Following Barnes' own logic, Barnes is thus a theist, an heretical christian and occultist, like the scientist Barnes venerates - Newton.  (I don't actually think that Barnes is an occultist and as to being heretical, it seems that all the various subdivisions of christianity disagree with each other on various points, so they are perhaps all heretical to one extent or another, depending on who you ask.)

But even more telling, Barnes later responded to Arkenaten that he (Barnes) is "at least a deist".  Ok, now we are getting somewhere.  I don't have any real problems with deists, so long as they are real deists.  Functionally they are indistinguishable from atheists and non-theists with the exception of their answer to "how did the universe come about?"  We'll say "we don't actually know, but there are some tentative hypotheses that don't yet amount to fully fledged theories" (or in short "we don't know") while the deist will say "a god set it all in motion, then buggered off never to be seen or heard from again, leaving the universe to operate purely on the basis of the physics that it (the god) had established, but as to the nature of that god, we know nothing other than it created the universe" (or in short "we don't know").

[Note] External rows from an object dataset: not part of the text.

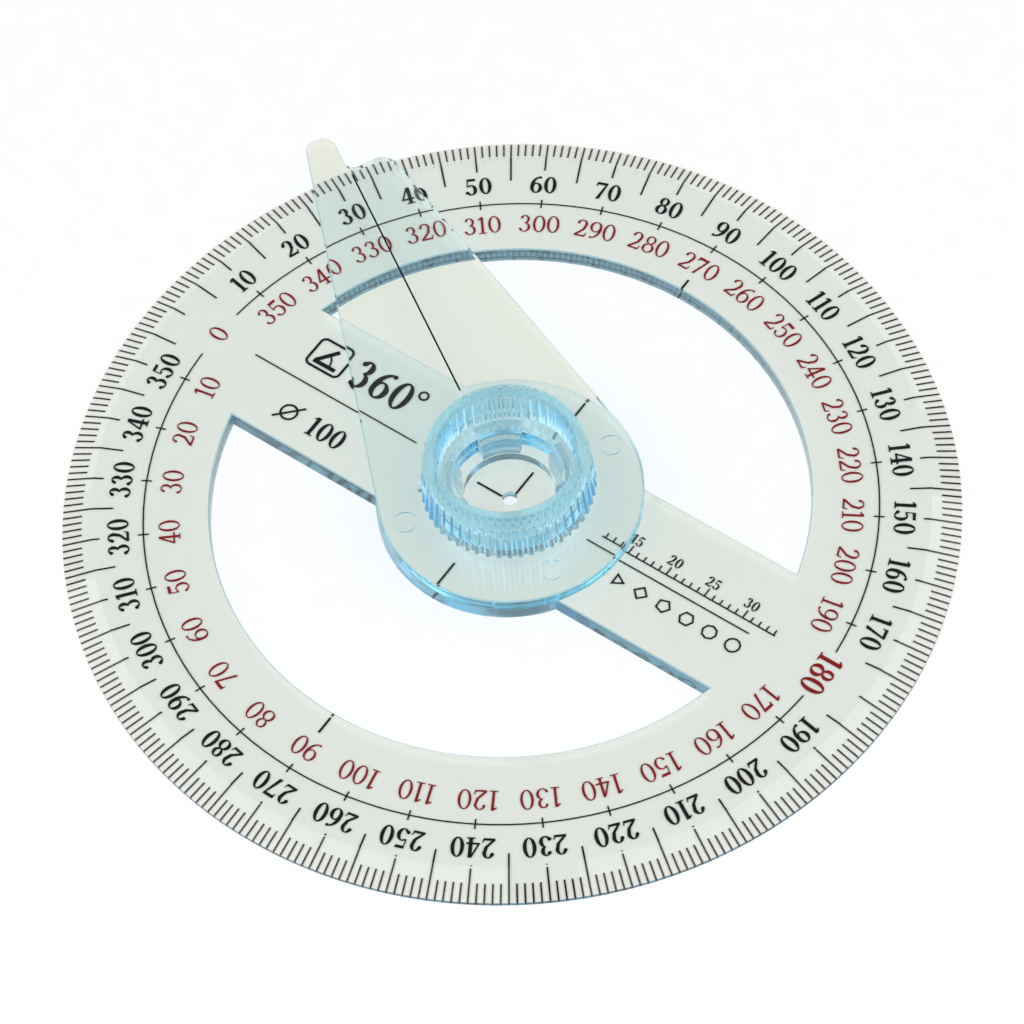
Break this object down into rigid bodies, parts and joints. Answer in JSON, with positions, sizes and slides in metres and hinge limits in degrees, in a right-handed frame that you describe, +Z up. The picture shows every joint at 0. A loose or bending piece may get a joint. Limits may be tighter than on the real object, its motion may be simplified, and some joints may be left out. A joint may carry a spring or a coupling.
{
  "type": "swing-arm protractor",
  "caption": "Clear plastic full-circle protractor with a printed degree scale, a crossbar between two windows, a swinging index arm and a knurled pivot knob.",
  "frame": {"origin": "pivot axis at the underside of the dial", "axes": "+Z up out of the dial, towards the knob; -X towards the 0 mark and +Y towards the 90 mark of the outer scale"},
  "size_m": [0.1, 0.1, 0.0105],
  "materials": {
    "clear_plastic": "clear, moulded and polished",
    "blue_plastic": "clear pale blue, moulded",
    "black_ink": "printed ink",
    "red_ink": "printed ink"
  },
  "bodies": {
    "dial": {"dial_plate": "clear_plastic", "degree_ticks": "black_ink", "outer_numerals": "black_ink", "inner_numerals": "red_ink", "axis_numerals": "red_ink", "scale_arc": "black_ink", "axis_lines": "black_ink", "plate_marks": "black_ink"},
    "arm": {"swing_arm": "clear_plastic", "index_hairline": "black_ink"},
    "knob": {"knurled_knob": "blue_plastic"}
  },
  "joints": [
    {"name": "arm_swing", "type": "hinge", "parent": "dial", "child": "arm", "pos_m": [0, 0, 0.00305], "axis": [0, 0, 1], "continuous": true},
    {"name": "knob_turn", "type": "hinge", "parent": "dial", "child": "knob", "pos_m": [0, 0, 0.006], "axis": [0, 0, 1], "continuous": true}
  ]
}
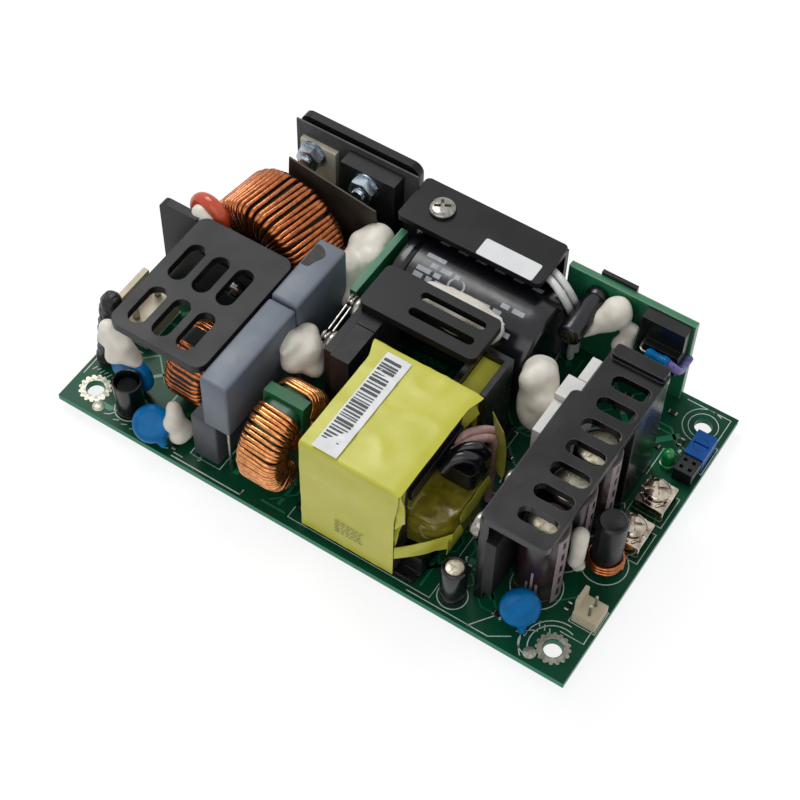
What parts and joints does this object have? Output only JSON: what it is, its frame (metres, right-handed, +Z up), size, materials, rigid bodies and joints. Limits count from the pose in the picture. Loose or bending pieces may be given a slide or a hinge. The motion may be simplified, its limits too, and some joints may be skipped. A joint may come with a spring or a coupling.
{
  "type": "open frame power supply",
  "caption": "Open frame power supply: a green board carrying chokes, a taped transformer, capacitors and slotted black heatsinks, with mounting holes in its corners.",
  "frame": {"origin": "centre of the four mounting holes, on the underside of the board", "axes": "+X along the board from the input end to the output end, +Y towards the rear edge, +Z up through the parts"},
  "size_m": [0.127, 0.0775, 0.0366],
  "materials": {
    "green_board": "satin solder mask",
    "tinned_metal": "tinned",
    "cream_nylon": "satin",
    "black_sleeve": "glossy shrunk sleeve",
    "blue_epoxy": "glossy dip",
    "dark_resistor": "matt",
    "ferrite": "matt",
    "copper_wire": "enamelled copper",
    "black_anodised": "satin black",
    "black_moulding": "matt",
    "orange_epoxy": "glossy dip",
    "grey_case": "satin",
    "green_ferrite": "satin coating",
    "green_divider": "satin",
    "yellow_tape": "glossy polyester tape",
    "amber_tape": "glossy polyester tape",
    "pink_sleeve": "matt",
    "white_sleeve": "satin",
    "grey_sheet": "matt",
    "pale_insulator": "satin",
    "plated_steel": "nickel plated",
    "dark_sheet": "matt",
    "white_moulding": "satin",
    "maroon_sleeve": "glossy shrunk sleeve",
    "blue_moulding": "satin",
    "blue_rotor": "satin",
    "indicator": "clear green dome and black socket",
    "silicone": "satin"
  },
  "bodies": {
    "supply": {"board": "green_board", "board_lands": "tinned_metal", "solder_joints": "tinned_metal", "component_leads": "tinned_metal", "input_connector": "cream_nylon", "connector_pins": "tinned_metal", "sleeved_fuse": "black_sleeve", "varistor": "blue_epoxy", "fusible_resistor": "dark_resistor", "resistor_sleeve": "black_sleeve", "disc_capacitors": "blue_epoxy", "line_choke_core": "ferrite", "line_choke_winding": "copper_wire", "left_heatsink": "black_anodised", "bridge_rectifier": "black_moulding", "orange_disc": "orange_epoxy", "film_capacitor_low": "grey_case", "film_capacitor_raised": "grey_case", "film_capacitor_rear": "grey_case", "pfc_choke_core": "ferrite", "pfc_choke_winding": "copper_wire", "mode_choke_core": "green_ferrite", "mode_choke_winding": "copper_wire", "mode_choke_divider": "green_divider", "transformer_core": "ferrite", "transformer_bobbin": "black_moulding", "transformer_tape": "yellow_tape", "transformer_winding": "amber_tape", "transformer_leads": "pink_sleeve", "centre_bracket": "black_anodised", "centre_transistors": "black_moulding", "small_transformer_bobbin": "black_moulding", "small_transformer_tape": "yellow_tape", "bulk_capacitor": "black_sleeve", "riser_board": "green_board", "angle_heatsink": "black_anodised", "sleeved_wires": "white_sleeve", "rear_heatsink": "black_anodised", "rear_insulator": "grey_sheet", "rear_rectifier_pale": "pale_insulator", "rear_rectifier_black": "black_moulding", "rear_nuts": "plated_steel", "rear_shield": "dark_sheet", "machine_screws": "plated_steel", "daughter_board": "green_board", "daughter_parts": "black_moulding", "lying_capacitor": "black_sleeve", "white_spacers": "white_moulding", "right_heatsink": "black_anodised", "output_rectifiers": "black_moulding", "output_capacitors": "maroon_sleeve", "standing_capacitor": "black_sleeve", "trimmer_body": "blue_moulding", "output_terminals": "plated_steel", "rod_choke_core": "black_sleeve", "rod_choke_winding": "copper_wire", "fan_connector": "cream_nylon", "indicator_and_socket": "indicator", "adhesive": "silicone"},
    "rotor": {"trimmer_rotor": "blue_rotor"}
  },
  "joints": [
    {"name": "trimmer_turn", "type": "hinge", "parent": "supply", "child": "rotor", "pos_m": [0.0605, 0.0248, 0.0055], "axis": [0, 0, 1], "range_deg": [-130, 130]}
  ]
}
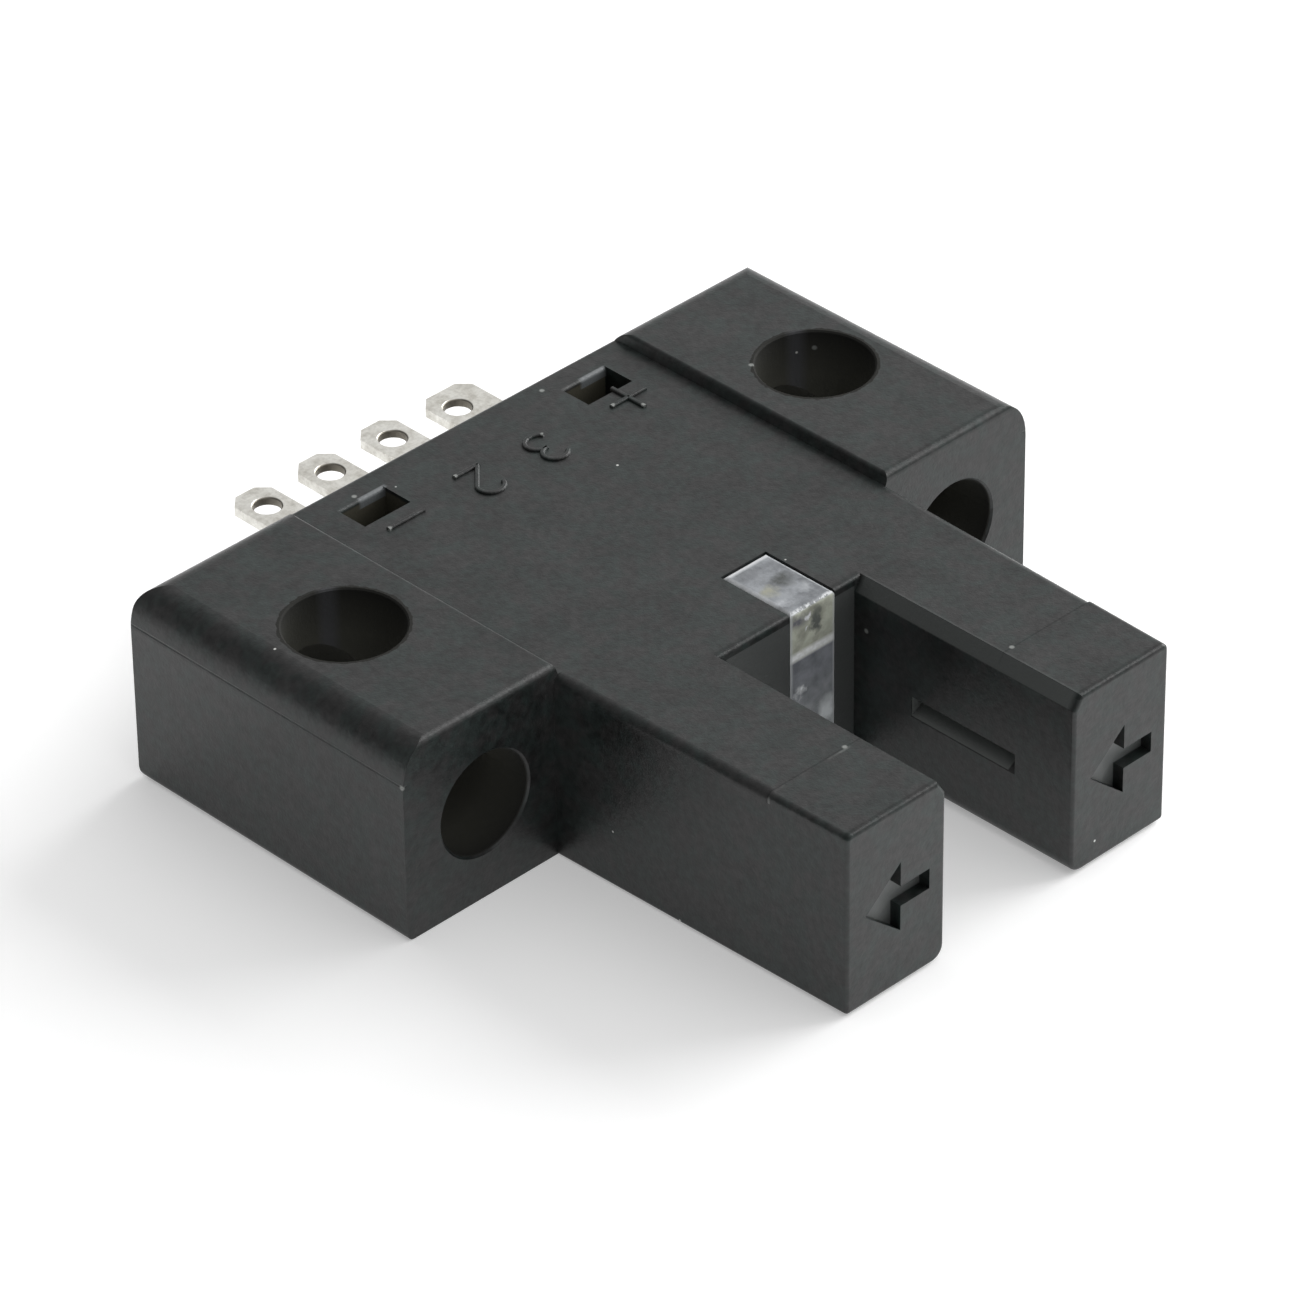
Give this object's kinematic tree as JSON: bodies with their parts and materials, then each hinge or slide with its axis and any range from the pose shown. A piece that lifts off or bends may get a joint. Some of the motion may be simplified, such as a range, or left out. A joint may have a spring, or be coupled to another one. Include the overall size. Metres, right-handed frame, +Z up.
{
  "type": "fork photoelectric sensor",
  "caption": "Slotted photoelectric sensor: a fork with a beam across its slot, two drilled mounting wings, a clear indicator window and a row of solder terminals.",
  "frame": {"origin": "on the mounting underside, midway between the two upright mounting holes", "axes": "+Z up out of the mounting underside, -Y towards the fork's tips, +Y towards the solder terminals, +X towards the wing beside the emitter prong"},
  "size_m": [0.0252, 0.0276, 0.0066],
  "materials": {
    "black_plastic": "satin black engineering plastic, fine moulded texture",
    "cover_plastic": "satin black engineering plastic",
    "clear_plastic": "clear polycarbonate",
    "dark_filter": "polycarbonate that passes infrared light only",
    "smoky_resin": "tinted clear epoxy",
    "dark_resin": "dark epoxy",
    "lead_metal": "tinned lead frame",
    "board_laminate": "solder resist on glass laminate",
    "tinned_metal": "satin tin on copper alloy",
    "package_resin": "moulded epoxy",
    "lamp_resin": "diffuse resin",
    "resistor_body": "ceramic with a dark glaze",
    "capacitor_body": "ceramic"
  },
  "bodies": {
    "root": {"housing": "black_plastic", "base_cover": "cover_plastic", "light_pipe": "clear_plastic", "emitter_window": "dark_filter", "receiver_window": "dark_filter", "emitter_package": "smoky_resin", "receiver_package": "dark_resin", "emitter_leads": "lead_metal", "receiver_leads": "lead_metal", "circuit_board": "board_laminate", "terminal_1": "tinned_metal", "terminal_2": "tinned_metal", "terminal_3": "tinned_metal", "terminal_4": "tinned_metal", "main_circuit_chip": "package_resin", "output_transistor": "package_resin", "zener_diode": "package_resin", "indicator_lamp": "lamp_resin", "lamp_resistor": "resistor_body", "base_resistor": "resistor_body", "pull_up_resistor": "resistor_body", "bypass_capacitor": "capacitor_body"}
  },
  "joints": []
}
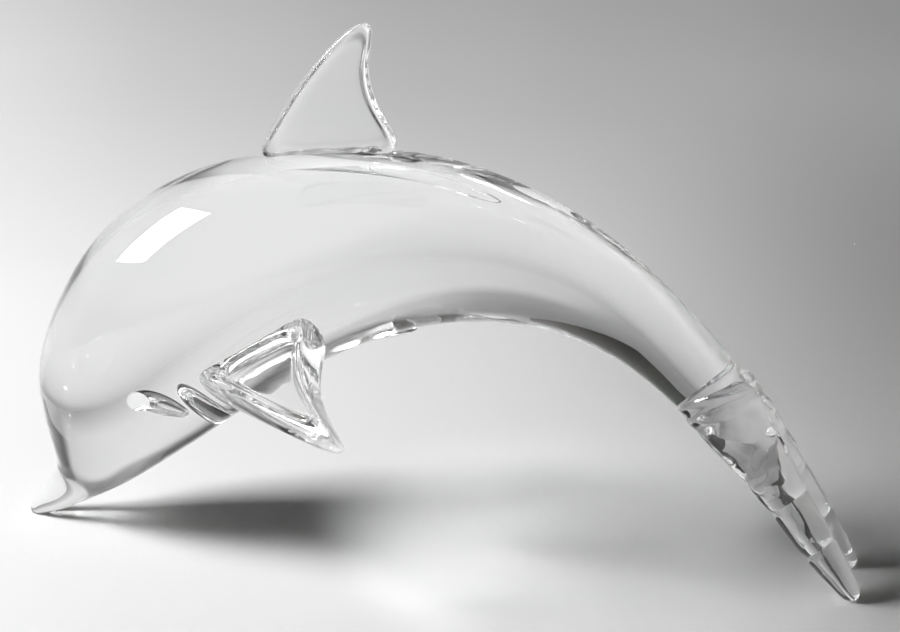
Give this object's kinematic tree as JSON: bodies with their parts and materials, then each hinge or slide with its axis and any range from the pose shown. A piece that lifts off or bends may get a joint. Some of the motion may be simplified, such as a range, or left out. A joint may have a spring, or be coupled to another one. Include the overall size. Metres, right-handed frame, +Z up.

However, a classical deist does not believe in a personal creator.  (Not even the modern deists do, despite having co-opted the notion of transpersonal relationships.)  This is of interest because, back in the comments to An Open Letter to Luke Barnes, Barnes responded to something I wrote:

Luke also fails, in his paper, to clearly indicate that the claims of apologists with respect to fine-tuning are overblown, thus allowing those apologists to interpret Luke’s work as supporting "strong fine-tuning".  In fact, he follows the standard apologist approach by presenting two "tidy explanations" (which he graciously admits are neither mutually exclusive nor exhaustive), one which is basically the anthropic principle and another which relies on a "transcendent, personal creator".  Note, he doesn’t say a "divine being" or "a god", Luke uses a term which could have been lifted directly from William Lane Craig or the Institute for Creation Research or Lee Strobel’s "The Case for a Creator".


""transcendent, personal creator". Note, he doesn’t say a "divine being" or "a god""   They mean the same thing. You really should learn to read the lines before you try to read between them.

If Barnes truly believes that "a god" = "a transcendent, personal creator" then he's not a deist.  To believe in a personal creator, which he's effectively done here, he must be a theist.  He might not define himself as a theist, he might consider himself a deist of some form, but all the signs are pointing to him falling into the generally understood category of theists.  As I have pointed out before, it certainly explains all the quacking.


I say "(partially) decloaks" because I still harbour suspicions that Barnes has apologetic leanings and an intention to support people like WLC with his pronouncements on fine-tuning, or more specifically "fine-tuning for intelligent life".